According to the Mexican authorities, the murder plot was possibly carried out with the collaboration of the Tijuana Cartel because no security measures were taken during the party and because the entrances were open to the public (when they are usually closed for private events). The investigation was further complicated by the fact that many of the invitees—fearing for their lives—fled from the scene when Francisco Rafael was killed by the clown. Out of the 80 to 100 attendees, only 20 of them stayed, many of them family members and employees of the banquet hall. When the authorities interrogated those who stayed and asked them whether they had recognized the assassin or any other physical features, none of them were able to give any details. Some stated that they did not even pay attention to the clown when he entered the crime scene, while others stated that they did not even recall exactly what the clown was wearing, remembering only that the assassin was wearing a blue-striped or purple shirt, a multicolored wig, and a red clown nose.

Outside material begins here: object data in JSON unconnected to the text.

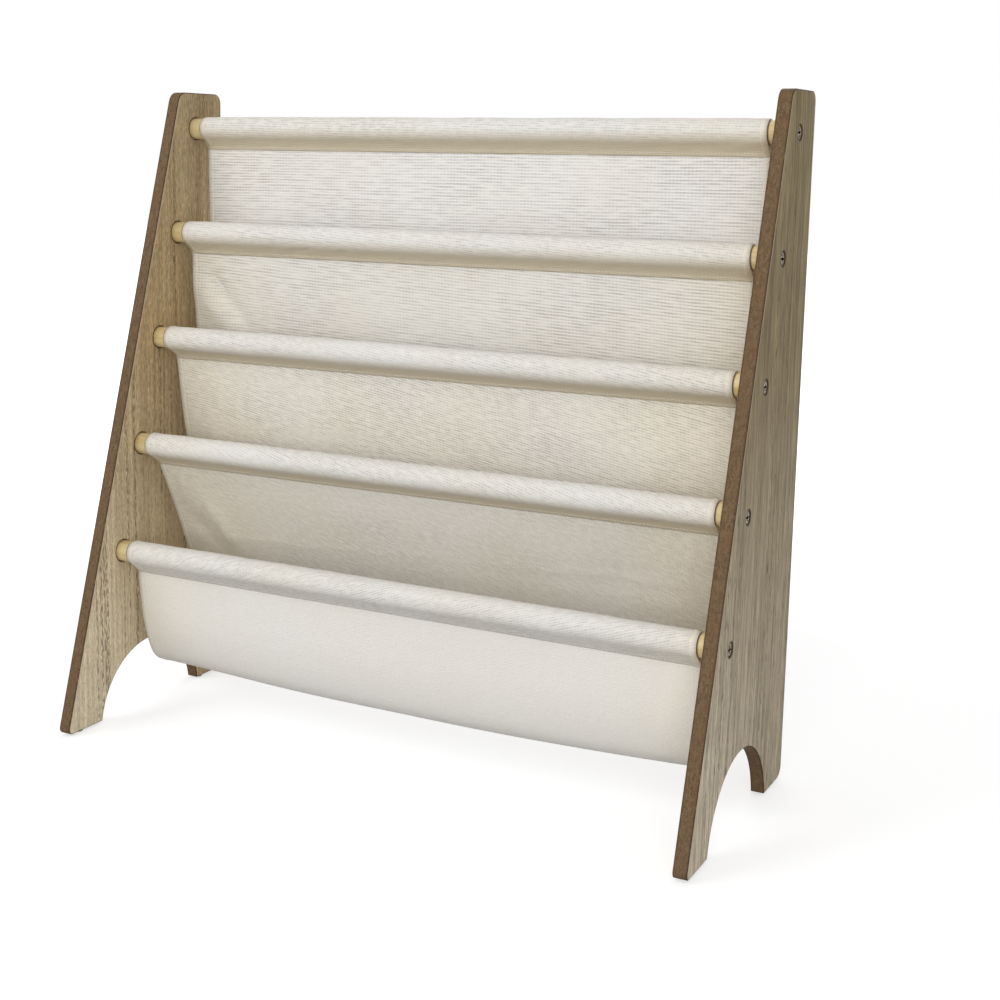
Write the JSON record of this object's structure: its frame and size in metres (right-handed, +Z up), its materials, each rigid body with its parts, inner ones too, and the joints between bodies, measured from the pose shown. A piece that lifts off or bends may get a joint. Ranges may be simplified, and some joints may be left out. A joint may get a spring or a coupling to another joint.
{
  "type": "sling bookshelf",
  "caption": "Low children's bookshelf: two tapered side panels with arched feet, joined by round rods that carry canvas slings as pockets for face-out books.",
  "frame": {"origin": "on the floor, under the middle of the shelf's bounding box", "axes": "+X to the shelf's right as seen from the front, +Y to its back, +Z up"},
  "size_m": [0.62, 0.2482, 0.602],
  "materials": {
    "panel": "matt wood-look faces with brown painted edges",
    "rod": "bare sanded pine",
    "screw": "dark zinc-plated",
    "glide": "matt",
    "canvas": "unbleached twill canvas"
  },
  "bodies": {
    "root": {"side_panel_left": "panel", "screw_left_1": "screw", "screw_left_2": "screw", "screw_left_3": "screw", "screw_left_4": "screw", "screw_left_5": "screw", "glide_left_front": "glide", "glide_left_back": "glide", "side_panel_right": "panel", "screw_right_1": "screw", "screw_right_2": "screw", "screw_right_3": "screw", "screw_right_4": "screw", "screw_right_5": "screw", "glide_right_front": "glide", "glide_right_back": "glide", "rod_1": "rod", "rod_2": "rod", "rod_3": "rod", "rod_4": "rod", "rod_5": "rod", "sling_1": "canvas", "sling_2": "canvas", "sling_3": "canvas", "sling_4": "canvas"}
  },
  "joints": []
}
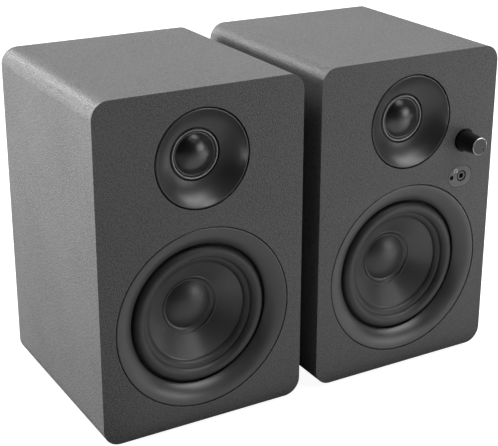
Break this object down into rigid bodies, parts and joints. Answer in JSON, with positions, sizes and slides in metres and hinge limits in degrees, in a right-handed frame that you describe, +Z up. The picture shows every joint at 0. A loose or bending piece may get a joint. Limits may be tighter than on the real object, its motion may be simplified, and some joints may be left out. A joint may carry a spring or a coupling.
{
  "type": "desktop speakers",
  "caption": "Powered two-way desktop speaker pair with textured black cabinets, waveguide tweeters, woofers in rounded trim rings, and a volume knob and headphone socket on the right one.",
  "frame": {"origin": "on the surface the speakers stand on, under the middle of the pair's bounding box", "axes": "+Z up, the speakers face -Y, +X from the left speaker to the right one as seen from the front"},
  "size_m": [0.2808, 0.167, 0.212],
  "materials": {
    "cabinet_vinyl": "satin",
    "foot_rubber": "matte",
    "port_plastic": "matte",
    "guide_plastic": "satin",
    "ring_grey": "satin",
    "dome_fabric": "satin",
    "trim_plastic": "satin",
    "basket_paint": "satin",
    "surround_rubber": "satin",
    "cone_plastic": "satin",
    "cap_plastic": "satin",
    "coil_copper": "gloss",
    "spider_fabric": "matte",
    "motor_steel": "satin",
    "ferrite": "matte",
    "screw_black": "satin",
    "terminal_plastic": "matte",
    "lever_red": "gloss",
    "lever_black": "gloss",
    "board": "gloss",
    "knob_metal": "satin",
    "shaft_steel": "satin",
    "jack_plastic": "satin",
    "jack_metal": "polished",
    "led_lens": "polished",
    "panel_paint": "satin",
    "transformer_iron": "satin",
    "switch_plastic": "gloss",
    "inlet_plastic": "matte"
  },
  "bodies": {
    "right_speaker": {"right_cabinet_shell": "cabinet_vinyl", "right_front_baffle": "cabinet_vinyl", "right_rear_panel": "cabinet_vinyl", "right_rubber_feet": "foot_rubber", "right_bass_port": "port_plastic", "right_tweeter_waveguide": "guide_plastic", "right_tweeter_ring": "ring_grey", "right_tweeter_magnet": "basket_paint", "right_woofer_trim_ring": "trim_plastic", "right_woofer_basket": "basket_paint", "right_woofer_surround": "surround_rubber", "right_woofer_spider": "spider_fabric", "right_woofer_top_plate": "motor_steel", "right_woofer_magnet": "ferrite", "right_woofer_pole_piece": "motor_steel", "right_screws": "screw_black", "right_terminal_housing": "terminal_plastic", "volume_pot": "shaft_steel", "control_plate": "trim_plastic", "headphone_jack": "jack_plastic", "led_lens": "led_lens", "amp_panel": "panel_paint", "circuit_board": "board", "power_transformer": "transformer_iron", "rca_jacks": "jack_metal", "power_switch_housing": "switch_plastic", "power_inlet": "inlet_plastic"},
    "left_speaker": {"left_cabinet_shell": "cabinet_vinyl", "left_front_baffle": "cabinet_vinyl", "left_rear_panel": "cabinet_vinyl", "left_rubber_feet": "foot_rubber", "left_bass_port": "port_plastic", "left_tweeter_waveguide": "guide_plastic", "left_tweeter_ring": "ring_grey", "left_tweeter_magnet": "basket_paint", "left_woofer_trim_ring": "trim_plastic", "left_woofer_basket": "basket_paint", "left_woofer_surround": "surround_rubber", "left_woofer_spider": "spider_fabric", "left_woofer_top_plate": "motor_steel", "left_woofer_magnet": "ferrite", "left_woofer_pole_piece": "motor_steel", "left_screws": "screw_black", "left_terminal_housing": "terminal_plastic", "left_crossover_board": "board"},
    "volume_control": {"volume_knob": "knob_metal", "volume_shaft": "shaft_steel"},
    "power_rocker": {"power_rocker": "switch_plastic"},
    "left_woofer_cone_assembly": {"left_woofer_cone": "cone_plastic", "left_woofer_dust_cap": "cap_plastic", "left_woofer_voice_coil": "coil_copper"},
    "left_tweeter_dome": {"left_tweeter_diaphragm": "dome_fabric"},
    "left_red_lever": {"left_terminal_lever_red": "lever_red"},
    "left_black_lever": {"left_terminal_lever_black": "lever_black"},
    "right_woofer_cone_assembly": {"right_woofer_cone": "cone_plastic", "right_woofer_dust_cap": "cap_plastic", "right_woofer_voice_coil": "coil_copper"},
    "right_tweeter_dome": {"right_tweeter_diaphragm": "dome_fabric"},
    "right_red_lever": {"right_terminal_lever_red": "lever_red"},
    "right_black_lever": {"right_terminal_lever_black": "lever_black"}
  },
  "joints": [
    {"name": "left_speaker_place", "type": "slide", "parent": "right_speaker", "child": "left_speaker", "axis": [-1, 0, 0], "range_m": [0, 0.3]},
    {"name": "volume_turn", "type": "hinge", "parent": "right_speaker", "child": "volume_control", "pos_m": [0.1169, -0.0675, 0.1512], "axis": [0, 1, 0], "range_deg": [-278.7, 21.3]},
    {"name": "power_switch", "type": "hinge", "parent": "right_speaker", "child": "power_rocker", "pos_m": [0.0494, 0.0715, 0.044], "axis": [-1, 0, 0], "range_deg": [0, 16]},
    {"name": "left_woofer_stroke", "type": "slide", "parent": "left_speaker", "child": "left_woofer_cone_assembly", "axis": [0, -1, 0], "range_m": [-0.003, 0.003], "stiffness_N_per_m": 1200, "deforming": ["left_woofer_surround", "left_woofer_spider"]},
    {"name": "left_tweeter_stroke", "type": "slide", "parent": "left_speaker", "child": "left_tweeter_dome", "axis": [0, -1, 0], "range_m": [-0.0003, 0.0003], "stiffness_N_per_m": 2000},
    {"name": "left_red_lever_press", "type": "hinge", "parent": "left_speaker", "child": "left_red_lever", "pos_m": [-0.0854, 0.0665, 0.069], "axis": [-1, 0, 0], "range_deg": [0, 20], "stiffness_Nm_per_rad": 0.02, "springref_deg": -5.73},
    {"name": "left_black_lever_press", "type": "hinge", "parent": "left_speaker", "child": "left_black_lever", "pos_m": [-0.0614, 0.0665, 0.069], "axis": [-1, 0, 0], "range_deg": [0, 20], "stiffness_Nm_per_rad": 0.02, "springref_deg": -5.73},
    {"name": "right_woofer_stroke", "type": "slide", "parent": "right_speaker", "child": "right_woofer_cone_assembly", "axis": [0, -1, 0], "range_m": [-0.003, 0.003], "stiffness_N_per_m": 1200, "deforming": ["right_woofer_surround", "right_woofer_spider"]},
    {"name": "right_tweeter_stroke", "type": "slide", "parent": "right_speaker", "child": "right_tweeter_dome", "axis": [0, -1, 0], "range_m": [-0.0003, 0.0003], "stiffness_N_per_m": 2000},
    {"name": "right_red_lever_press", "type": "hinge", "parent": "right_speaker", "child": "right_red_lever", "pos_m": [0.0494, 0.0685, 0.107], "axis": [-1, 0, 0], "range_deg": [0, 20], "stiffness_Nm_per_rad": 0.02, "springref_deg": -5.73},
    {"name": "right_black_lever_press", "type": "hinge", "parent": "right_speaker", "child": "right_black_lever", "pos_m": [0.0734, 0.0685, 0.107], "axis": [-1, 0, 0], "range_deg": [0, 20], "stiffness_Nm_per_rad": 0.02, "springref_deg": -5.73}
  ]
}
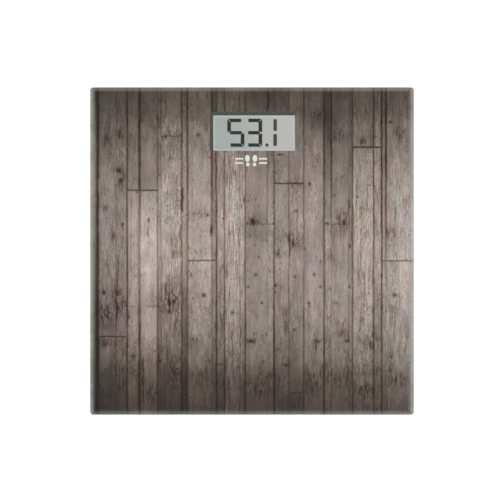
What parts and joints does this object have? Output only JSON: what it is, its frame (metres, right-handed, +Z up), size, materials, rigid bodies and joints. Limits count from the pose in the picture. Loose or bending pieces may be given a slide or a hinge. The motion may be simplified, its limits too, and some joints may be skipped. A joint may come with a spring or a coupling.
{
  "type": "digital bathroom scale",
  "caption": "Flat square glass bathroom scale with a weathered-board decor, a liquid crystal display near one edge, and weighing feet under its corners.",
  "frame": {"origin": "on the floor, under the middle of the platform", "axes": "+Z up out of the platform's top, +Y towards the display end, +X to the right of a user who reads the display"},
  "size_m": [0.3, 0.3034, 0.024],
  "materials": {
    "glass": "polished toughened glass",
    "decor_print": "printed weathered-board film",
    "bezel_plastic": "dark moulded plastic",
    "white_plastic": "light grey moulded plastic",
    "cap_plastic": "light grey moulded plastic",
    "foam": "black adhesive foam",
    "lcd": "reflective liquid crystal cell",
    "elastomer": "banded elastomer strip",
    "board": "green solder mask",
    "epoxy": "black epoxy",
    "button_plastic": "dark grey moulded plastic",
    "steel": "stamped steel",
    "nickel": "nickel plated steel",
    "spring_brass": "plated spring strip",
    "silicone": "white silicone",
    "rubber": "black rubber",
    "lead_jacket": "black jacket",
    "clip_plastic": "white moulded plastic"
  },
  "bodies": {
    "platform": {"glass_platform": "glass", "decor_film": "decor_print", "display_frame": "bezel_plastic", "display_bond": "foam", "housing_cover": "white_plastic", "lcd_panel": "lcd", "zebra_strip": "elastomer", "circuit_board": "board", "chip_blob": "epoxy", "unit_switch": "steel", "coin_cell": "nickel", "battery_contact_minus": "spring_brass", "battery_contact_plus": "spring_brass", "cover_screw_1": "steel", "cover_screw_2": "steel", "cover_screw_3": "steel", "cover_screw_4": "steel", "foot_housing_rear_left": "white_plastic", "foot_bond_rear_left": "foam", "load_cell_rear_left": "steel", "strain_gauge_rear_left": "silicone", "lead_rear_left": "lead_jacket", "lead_clip_rear_left": "clip_plastic", "foot_housing_rear_right": "white_plastic", "foot_bond_rear_right": "foam", "load_cell_rear_right": "steel", "strain_gauge_rear_right": "silicone", "lead_rear_right": "lead_jacket", "lead_clip_rear_right": "clip_plastic", "foot_housing_front_left": "white_plastic", "foot_bond_front_left": "foam", "load_cell_front_left": "steel", "strain_gauge_front_left": "silicone", "lead_front_left": "lead_jacket", "lead_clip_front_left": "clip_plastic", "foot_housing_front_right": "white_plastic", "foot_bond_front_right": "foam", "load_cell_front_right": "steel", "strain_gauge_front_right": "silicone", "lead_front_right": "lead_jacket", "lead_clip_front_right": "clip_plastic"},
    "battery_door": {"battery_door": "white_plastic"},
    "unit_button": {"unit_button": "button_plastic"},
    "foot_rear_left": {"foot_cap_rear_left": "cap_plastic", "foot_pad_rear_left": "rubber"},
    "foot_rear_right": {"foot_cap_rear_right": "cap_plastic", "foot_pad_rear_right": "rubber"},
    "foot_front_left": {"foot_cap_front_left": "cap_plastic", "foot_pad_front_left": "rubber"},
    "foot_front_right": {"foot_cap_front_right": "cap_plastic", "foot_pad_front_right": "rubber"}
  },
  "joints": [
    {"name": "battery_door_slide", "type": "slide", "parent": "platform", "child": "battery_door", "axis": [0, -1, 0], "range_m": [0, 0.024]},
    {"name": "unit_button_press", "type": "slide", "parent": "platform", "child": "unit_button", "axis": [0, 0, 1], "range_m": [0, 0.0005], "stiffness_N_per_m": 3000},
    {"name": "foot_rear_left_press", "type": "slide", "parent": "platform", "child": "foot_rear_left", "axis": [0, 0, 1], "range_m": [0, 0.0006], "stiffness_N_per_m": 40000},
    {"name": "foot_rear_right_press", "type": "slide", "parent": "platform", "child": "foot_rear_right", "axis": [0, 0, 1], "range_m": [0, 0.0006], "stiffness_N_per_m": 40000},
    {"name": "foot_front_left_press", "type": "slide", "parent": "platform", "child": "foot_front_left", "axis": [0, 0, 1], "range_m": [0, 0.0006], "stiffness_N_per_m": 40000},
    {"name": "foot_front_right_press", "type": "slide", "parent": "platform", "child": "foot_front_right", "axis": [0, 0, 1], "range_m": [0, 0.0006], "stiffness_N_per_m": 40000}
  ]
}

On 7 November 2013, a person who was at the murder scene uploaded a 1:04 minute video on YouTube showing the scene before Francisco Rafael was killed. The video starts with the former vocalist of Banda El Recodo singing "El Señor de las Canas", a song by Vicente Fernández, alongside a mariachi group. As the film progresses, the camera turns to the sides and shows former footballer Jared Borgetti sitting at a table with Rocío del Carmen Lizárraga, wife of Francisco Rafael. Towards the last seconds of the video, a bald-looking man passes through the back of the tables in front of the camera and apparently gives a hand signal to the assassin before walking away. Then, a man dressed as a clown (the presumed assassin) passes through the crowd and heads towards Francisco Rafael. Seconds later, one shot was heard; most of the invitees were not aware of what had happened, and the music continued. Shortly afterwards, four more shots were heard from the rear. Following the second round of shots, the music stopped and the invitees started screaming. The video only captured a few seconds after the last four shots before concluding. The Baja California Sur authorities believe that the bald-looking man that appeared on the video shortly before the clown and apparently gave him a hand signal is involved in the murder plot. Eyewitnesses who sat at a table with the suspect stated that they did not know who he was but that they saw him greet Francisco Rafael during the party. The suspect reportedly made three phone calls during the party and sent several text messages. Investigators believe that the man was possibly communicating with the assassin; the authorities are investigating the text messages and phone calls made that day in the area through the Telcel database. With the surface of the video, the authorities were able to also gather more information about the assassin and the murder. They were able to identify other invitees, including former Cruz Azul footballer Héctor López. The video allowed the authorities to identify the physical characteristics of the assassin, including his skin color, approximate height, and the color of his clothing. The authorities are investigating whether any purchases made in custom or fabric stores in the area might lead them to the murderers.

In January 2014, the PGR stated that the alleged mastermind of the murder was possibly José Rodrigo Aréchiga Gamboa (alias "El Chino Ántrax"), the leader of Los Ántrax, an armed squadron of the Sinaloa Cartel. The agency revealed through several photographs that Francisco Rafael and Aréchiga Gamboa met at the fight promotion event of boxers Omar Chávez and Joachim Alcine in Los Cabos two days prior to the murder. The PGR hypothesized that the murder was possibly stemmed from Francisco Rafael's involvement in money laundering activities and as a message from the Los Ántrax to show that they were in charge of organized crime in Los Cabos. They also believe that Ismael "El Mayo" Zambada, a top leader of the Sinaloa Cartel, might have ordered the attack. The state authorities identified two other possible murderers: Noé Castro (alias "R1"), Aréchiga Gamboa's right-hand man in Los Cabos; and a man known by his alias "R13". They also conducted anthropometry studies to conclude if Aréchiga Gamboa fit the physical descriptions of the man featured in the video.

==In popular culture==
In Narcos: Mexico, Francisco Rafael Arellano Félix is played by Mexican actor Francisco Barreiro.